Instructions for the task:
Quote the listing below word for word, stopping after the line that contains "return half_edge +".

Information shown:
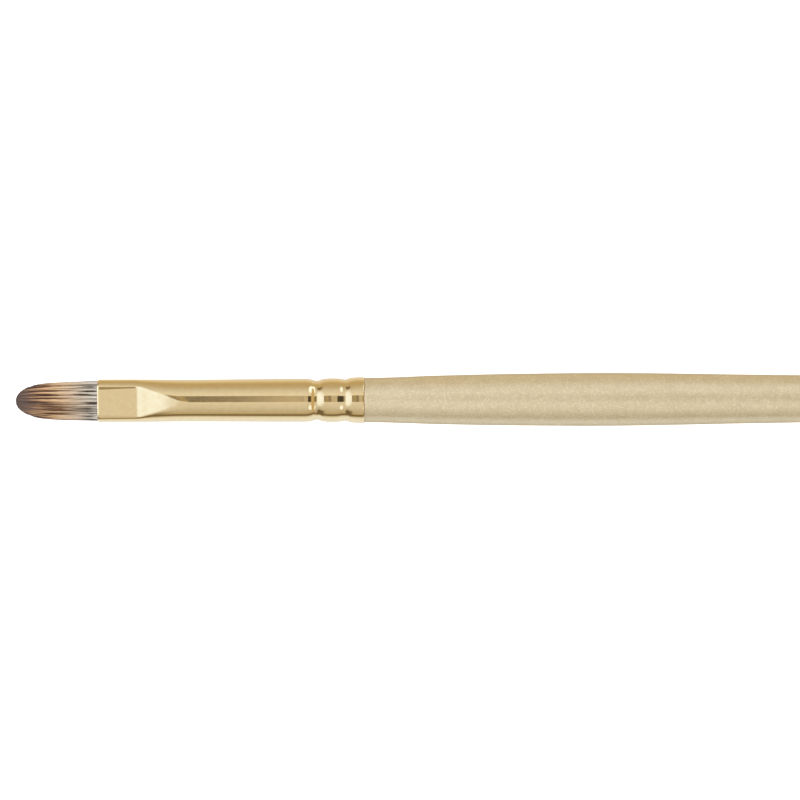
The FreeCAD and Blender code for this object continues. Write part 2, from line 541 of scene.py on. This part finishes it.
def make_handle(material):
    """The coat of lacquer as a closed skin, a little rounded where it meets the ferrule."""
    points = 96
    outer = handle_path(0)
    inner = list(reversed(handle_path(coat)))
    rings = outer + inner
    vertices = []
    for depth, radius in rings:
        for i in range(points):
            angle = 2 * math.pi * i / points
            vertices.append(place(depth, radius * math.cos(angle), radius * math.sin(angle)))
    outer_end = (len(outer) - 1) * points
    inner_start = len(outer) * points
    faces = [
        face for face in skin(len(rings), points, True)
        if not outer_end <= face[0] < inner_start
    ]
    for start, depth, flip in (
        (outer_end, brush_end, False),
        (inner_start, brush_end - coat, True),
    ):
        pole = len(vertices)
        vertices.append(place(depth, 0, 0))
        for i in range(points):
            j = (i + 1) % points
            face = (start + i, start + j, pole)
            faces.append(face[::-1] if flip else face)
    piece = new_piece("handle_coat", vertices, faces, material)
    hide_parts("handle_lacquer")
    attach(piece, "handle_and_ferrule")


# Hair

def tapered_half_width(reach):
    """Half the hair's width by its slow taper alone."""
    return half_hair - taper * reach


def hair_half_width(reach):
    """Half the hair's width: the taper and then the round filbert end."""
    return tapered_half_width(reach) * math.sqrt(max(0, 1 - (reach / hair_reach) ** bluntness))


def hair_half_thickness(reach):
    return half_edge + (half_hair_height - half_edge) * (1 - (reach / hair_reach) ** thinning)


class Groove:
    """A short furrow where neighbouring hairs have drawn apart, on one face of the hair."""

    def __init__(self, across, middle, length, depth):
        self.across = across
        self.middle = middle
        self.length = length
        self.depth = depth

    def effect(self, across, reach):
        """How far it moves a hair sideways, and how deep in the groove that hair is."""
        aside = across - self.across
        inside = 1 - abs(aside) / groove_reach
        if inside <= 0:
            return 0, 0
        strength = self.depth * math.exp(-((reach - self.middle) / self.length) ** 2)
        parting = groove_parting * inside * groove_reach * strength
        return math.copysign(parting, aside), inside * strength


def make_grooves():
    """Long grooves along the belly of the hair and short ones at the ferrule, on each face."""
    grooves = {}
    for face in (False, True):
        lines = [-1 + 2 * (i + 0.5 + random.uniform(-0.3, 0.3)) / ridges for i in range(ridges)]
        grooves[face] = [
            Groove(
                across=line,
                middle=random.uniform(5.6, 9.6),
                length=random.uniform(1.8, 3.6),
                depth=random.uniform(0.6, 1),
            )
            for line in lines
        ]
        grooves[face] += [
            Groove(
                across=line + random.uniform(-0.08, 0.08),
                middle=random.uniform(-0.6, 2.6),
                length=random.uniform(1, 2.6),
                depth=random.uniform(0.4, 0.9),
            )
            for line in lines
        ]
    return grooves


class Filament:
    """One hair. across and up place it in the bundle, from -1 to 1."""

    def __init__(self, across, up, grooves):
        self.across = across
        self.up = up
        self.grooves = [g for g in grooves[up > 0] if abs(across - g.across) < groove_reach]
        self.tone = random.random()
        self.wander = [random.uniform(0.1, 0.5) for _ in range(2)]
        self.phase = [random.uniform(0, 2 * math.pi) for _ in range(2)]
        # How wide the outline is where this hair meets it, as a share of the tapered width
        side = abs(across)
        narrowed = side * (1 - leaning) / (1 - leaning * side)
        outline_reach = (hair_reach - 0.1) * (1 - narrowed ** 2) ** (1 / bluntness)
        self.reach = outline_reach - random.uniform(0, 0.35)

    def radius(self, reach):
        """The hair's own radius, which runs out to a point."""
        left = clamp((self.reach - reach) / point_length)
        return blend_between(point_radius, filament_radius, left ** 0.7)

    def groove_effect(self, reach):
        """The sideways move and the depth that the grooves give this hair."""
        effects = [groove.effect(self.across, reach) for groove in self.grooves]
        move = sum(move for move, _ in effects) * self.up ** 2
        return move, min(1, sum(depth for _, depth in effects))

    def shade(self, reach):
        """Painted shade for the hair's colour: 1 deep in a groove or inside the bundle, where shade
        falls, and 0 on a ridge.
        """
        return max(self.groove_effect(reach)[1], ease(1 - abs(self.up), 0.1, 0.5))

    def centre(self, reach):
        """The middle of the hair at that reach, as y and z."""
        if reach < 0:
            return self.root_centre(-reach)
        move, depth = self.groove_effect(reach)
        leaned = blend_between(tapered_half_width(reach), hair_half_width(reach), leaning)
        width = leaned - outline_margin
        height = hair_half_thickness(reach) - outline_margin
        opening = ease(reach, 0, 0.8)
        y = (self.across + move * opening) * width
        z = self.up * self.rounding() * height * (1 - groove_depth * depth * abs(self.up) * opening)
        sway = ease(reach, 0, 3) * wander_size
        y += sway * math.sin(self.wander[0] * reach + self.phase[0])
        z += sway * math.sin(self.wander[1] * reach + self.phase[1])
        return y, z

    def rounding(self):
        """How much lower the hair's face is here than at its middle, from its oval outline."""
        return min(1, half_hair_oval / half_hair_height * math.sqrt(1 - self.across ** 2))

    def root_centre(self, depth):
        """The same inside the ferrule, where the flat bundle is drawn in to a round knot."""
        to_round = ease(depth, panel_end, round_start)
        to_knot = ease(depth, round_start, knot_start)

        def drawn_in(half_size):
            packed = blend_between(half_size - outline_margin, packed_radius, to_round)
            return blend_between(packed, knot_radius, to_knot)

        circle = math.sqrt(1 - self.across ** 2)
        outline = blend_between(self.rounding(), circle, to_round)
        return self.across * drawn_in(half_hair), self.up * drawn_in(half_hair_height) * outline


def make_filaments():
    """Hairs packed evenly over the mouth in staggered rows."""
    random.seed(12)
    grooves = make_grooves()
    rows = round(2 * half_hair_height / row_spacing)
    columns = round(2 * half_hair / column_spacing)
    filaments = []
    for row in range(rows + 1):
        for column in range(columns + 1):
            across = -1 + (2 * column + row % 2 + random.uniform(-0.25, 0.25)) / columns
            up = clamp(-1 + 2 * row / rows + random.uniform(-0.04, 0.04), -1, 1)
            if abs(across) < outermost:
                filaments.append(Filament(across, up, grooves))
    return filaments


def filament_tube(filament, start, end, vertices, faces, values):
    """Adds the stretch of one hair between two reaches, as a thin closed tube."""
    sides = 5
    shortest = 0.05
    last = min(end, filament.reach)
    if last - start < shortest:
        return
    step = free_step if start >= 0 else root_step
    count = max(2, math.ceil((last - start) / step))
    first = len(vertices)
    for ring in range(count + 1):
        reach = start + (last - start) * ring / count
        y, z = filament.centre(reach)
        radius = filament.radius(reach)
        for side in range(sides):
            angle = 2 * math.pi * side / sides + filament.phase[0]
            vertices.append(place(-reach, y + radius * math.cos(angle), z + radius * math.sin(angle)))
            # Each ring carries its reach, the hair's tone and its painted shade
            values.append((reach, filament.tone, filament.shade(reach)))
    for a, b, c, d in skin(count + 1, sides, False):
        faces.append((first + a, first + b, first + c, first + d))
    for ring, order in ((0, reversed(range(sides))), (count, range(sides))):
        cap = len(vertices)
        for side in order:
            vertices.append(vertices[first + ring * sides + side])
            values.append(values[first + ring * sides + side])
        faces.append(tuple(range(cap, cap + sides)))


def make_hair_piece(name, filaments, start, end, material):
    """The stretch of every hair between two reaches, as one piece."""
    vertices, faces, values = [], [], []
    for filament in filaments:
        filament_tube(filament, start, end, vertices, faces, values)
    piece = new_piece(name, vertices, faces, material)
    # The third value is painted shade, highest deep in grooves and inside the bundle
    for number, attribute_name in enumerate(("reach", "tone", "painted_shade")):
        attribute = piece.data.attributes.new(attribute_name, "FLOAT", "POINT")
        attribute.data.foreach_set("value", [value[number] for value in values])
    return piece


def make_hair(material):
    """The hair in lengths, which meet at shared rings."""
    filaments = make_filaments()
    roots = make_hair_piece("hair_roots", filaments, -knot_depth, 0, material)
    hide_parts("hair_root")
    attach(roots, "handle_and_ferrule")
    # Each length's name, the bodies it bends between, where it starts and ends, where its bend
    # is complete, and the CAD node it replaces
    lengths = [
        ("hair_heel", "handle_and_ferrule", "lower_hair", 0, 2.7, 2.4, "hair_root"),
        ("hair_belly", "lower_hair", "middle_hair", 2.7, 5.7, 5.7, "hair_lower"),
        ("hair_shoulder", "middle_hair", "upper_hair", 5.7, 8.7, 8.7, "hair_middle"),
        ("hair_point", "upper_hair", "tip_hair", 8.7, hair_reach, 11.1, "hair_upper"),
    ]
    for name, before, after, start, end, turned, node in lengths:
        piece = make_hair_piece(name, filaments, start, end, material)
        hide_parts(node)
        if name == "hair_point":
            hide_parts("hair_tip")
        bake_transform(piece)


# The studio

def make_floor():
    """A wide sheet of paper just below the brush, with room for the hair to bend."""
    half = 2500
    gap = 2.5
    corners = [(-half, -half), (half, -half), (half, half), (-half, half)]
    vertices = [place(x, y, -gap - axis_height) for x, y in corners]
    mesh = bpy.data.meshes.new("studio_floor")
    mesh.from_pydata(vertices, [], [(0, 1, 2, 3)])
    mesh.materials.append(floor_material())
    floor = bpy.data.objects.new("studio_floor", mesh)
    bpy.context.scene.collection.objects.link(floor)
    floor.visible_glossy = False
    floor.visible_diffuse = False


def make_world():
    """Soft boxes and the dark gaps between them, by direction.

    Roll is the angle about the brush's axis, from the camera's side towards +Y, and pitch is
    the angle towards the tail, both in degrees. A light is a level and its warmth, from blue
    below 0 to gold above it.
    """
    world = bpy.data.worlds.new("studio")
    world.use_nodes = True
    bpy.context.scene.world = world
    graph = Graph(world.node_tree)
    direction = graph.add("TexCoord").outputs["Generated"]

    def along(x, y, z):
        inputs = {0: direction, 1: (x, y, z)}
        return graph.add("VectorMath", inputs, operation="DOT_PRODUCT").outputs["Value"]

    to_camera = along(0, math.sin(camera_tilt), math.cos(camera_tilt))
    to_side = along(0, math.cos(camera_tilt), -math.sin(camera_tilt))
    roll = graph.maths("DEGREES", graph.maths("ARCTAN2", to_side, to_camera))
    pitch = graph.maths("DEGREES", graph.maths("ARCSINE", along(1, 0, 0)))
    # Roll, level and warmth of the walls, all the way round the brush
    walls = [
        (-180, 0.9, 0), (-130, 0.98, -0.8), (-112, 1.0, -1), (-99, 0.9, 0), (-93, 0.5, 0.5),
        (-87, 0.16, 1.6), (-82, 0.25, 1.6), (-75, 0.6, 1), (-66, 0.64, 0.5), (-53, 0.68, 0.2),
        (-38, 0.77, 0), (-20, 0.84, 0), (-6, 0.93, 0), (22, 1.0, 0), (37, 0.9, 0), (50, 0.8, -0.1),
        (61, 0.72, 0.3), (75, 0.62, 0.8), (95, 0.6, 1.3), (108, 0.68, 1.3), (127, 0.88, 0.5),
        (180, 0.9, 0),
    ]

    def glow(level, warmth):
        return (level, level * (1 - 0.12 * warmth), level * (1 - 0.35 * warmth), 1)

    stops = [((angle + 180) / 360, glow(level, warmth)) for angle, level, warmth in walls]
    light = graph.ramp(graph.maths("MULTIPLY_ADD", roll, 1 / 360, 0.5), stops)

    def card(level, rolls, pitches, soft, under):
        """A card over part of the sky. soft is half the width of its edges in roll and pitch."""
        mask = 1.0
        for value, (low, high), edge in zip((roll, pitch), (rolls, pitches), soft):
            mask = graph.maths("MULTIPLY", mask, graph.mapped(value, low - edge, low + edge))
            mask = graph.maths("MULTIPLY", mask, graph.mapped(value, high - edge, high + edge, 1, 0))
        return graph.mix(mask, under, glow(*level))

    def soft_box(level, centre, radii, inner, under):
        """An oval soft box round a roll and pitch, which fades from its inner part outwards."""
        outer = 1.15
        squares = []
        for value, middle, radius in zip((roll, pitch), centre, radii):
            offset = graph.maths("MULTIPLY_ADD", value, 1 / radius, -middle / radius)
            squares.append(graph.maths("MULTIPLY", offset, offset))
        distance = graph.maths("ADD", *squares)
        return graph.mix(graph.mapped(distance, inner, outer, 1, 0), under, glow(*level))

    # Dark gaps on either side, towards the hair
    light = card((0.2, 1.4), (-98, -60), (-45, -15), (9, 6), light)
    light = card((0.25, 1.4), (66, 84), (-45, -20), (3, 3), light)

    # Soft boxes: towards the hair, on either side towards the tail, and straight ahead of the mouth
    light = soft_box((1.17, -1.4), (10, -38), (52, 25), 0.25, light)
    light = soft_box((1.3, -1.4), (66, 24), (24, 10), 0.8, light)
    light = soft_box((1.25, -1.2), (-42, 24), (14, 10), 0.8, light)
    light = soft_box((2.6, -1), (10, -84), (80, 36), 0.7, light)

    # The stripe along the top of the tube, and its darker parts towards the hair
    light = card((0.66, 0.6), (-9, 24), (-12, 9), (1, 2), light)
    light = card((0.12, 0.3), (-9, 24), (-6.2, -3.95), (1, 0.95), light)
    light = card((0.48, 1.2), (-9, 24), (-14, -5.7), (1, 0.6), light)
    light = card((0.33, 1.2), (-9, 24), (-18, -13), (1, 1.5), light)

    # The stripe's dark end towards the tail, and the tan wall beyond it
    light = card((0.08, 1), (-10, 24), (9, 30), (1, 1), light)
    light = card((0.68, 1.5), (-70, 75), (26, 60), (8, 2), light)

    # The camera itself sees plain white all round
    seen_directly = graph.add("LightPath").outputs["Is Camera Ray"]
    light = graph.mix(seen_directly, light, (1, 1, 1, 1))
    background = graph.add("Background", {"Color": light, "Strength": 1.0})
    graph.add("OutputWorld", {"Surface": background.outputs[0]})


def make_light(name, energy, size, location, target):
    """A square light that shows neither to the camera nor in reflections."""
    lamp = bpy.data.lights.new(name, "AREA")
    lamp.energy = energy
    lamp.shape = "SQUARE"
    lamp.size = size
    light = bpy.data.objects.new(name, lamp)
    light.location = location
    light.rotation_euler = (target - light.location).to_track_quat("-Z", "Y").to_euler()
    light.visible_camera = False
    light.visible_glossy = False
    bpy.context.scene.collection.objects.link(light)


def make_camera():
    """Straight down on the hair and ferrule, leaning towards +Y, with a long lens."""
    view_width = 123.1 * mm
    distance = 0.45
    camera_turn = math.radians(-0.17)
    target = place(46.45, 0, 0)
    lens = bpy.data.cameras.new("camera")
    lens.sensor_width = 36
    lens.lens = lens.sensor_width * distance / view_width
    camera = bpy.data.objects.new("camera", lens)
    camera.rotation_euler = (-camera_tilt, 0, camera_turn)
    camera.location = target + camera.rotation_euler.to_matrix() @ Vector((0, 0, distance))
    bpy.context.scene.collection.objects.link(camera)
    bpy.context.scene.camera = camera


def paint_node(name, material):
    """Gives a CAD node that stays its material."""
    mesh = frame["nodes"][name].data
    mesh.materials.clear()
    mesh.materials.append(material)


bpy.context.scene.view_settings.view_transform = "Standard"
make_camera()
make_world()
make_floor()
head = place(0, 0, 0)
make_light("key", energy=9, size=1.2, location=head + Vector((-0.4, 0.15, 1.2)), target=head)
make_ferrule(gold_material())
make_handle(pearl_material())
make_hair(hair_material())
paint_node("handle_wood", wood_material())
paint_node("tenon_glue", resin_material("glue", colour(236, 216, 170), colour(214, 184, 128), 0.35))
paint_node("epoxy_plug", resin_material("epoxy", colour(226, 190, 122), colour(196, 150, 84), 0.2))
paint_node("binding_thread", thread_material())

Correct result:
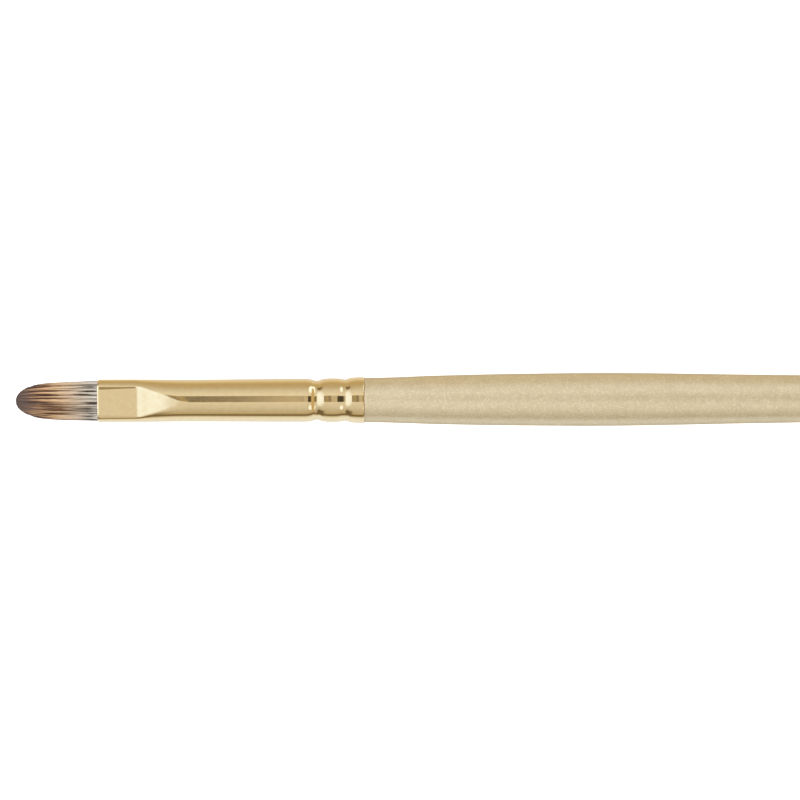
The FreeCAD and Blender code for this object continues. Write part 2, from line 541 of scene.py on. This part finishes it.
def make_handle(material):
    """The coat of lacquer as a closed skin, a little rounded where it meets the ferrule."""
    points = 96
    outer = handle_path(0)
    inner = list(reversed(handle_path(coat)))
    rings = outer + inner
    vertices = []
    for depth, radius in rings:
        for i in range(points):
            angle = 2 * math.pi * i / points
            vertices.append(place(depth, radius * math.cos(angle), radius * math.sin(angle)))
    outer_end = (len(outer) - 1) * points
    inner_start = len(outer) * points
    faces = [
        face for face in skin(len(rings), points, True)
        if not outer_end <= face[0] < inner_start
    ]
    for start, depth, flip in (
        (outer_end, brush_end, False),
        (inner_start, brush_end - coat, True),
    ):
        pole = len(vertices)
        vertices.append(place(depth, 0, 0))
        for i in range(points):
            j = (i + 1) % points
            face = (start + i, start + j, pole)
            faces.append(face[::-1] if flip else face)
    piece = new_piece("handle_coat", vertices, faces, material)
    hide_parts("handle_lacquer")
    attach(piece, "handle_and_ferrule")


# Hair

def tapered_half_width(reach):
    """Half the hair's width by its slow taper alone."""
    return half_hair - taper * reach


def hair_half_width(reach):
    """Half the hair's width: the taper and then the round filbert end."""
    return tapered_half_width(reach) * math.sqrt(max(0, 1 - (reach / hair_reach) ** bluntness))


def hair_half_thickness(reach):
    return half_edge + (half_hair_height - half_edge) * (1 - (reach / hair_reach) ** thinning)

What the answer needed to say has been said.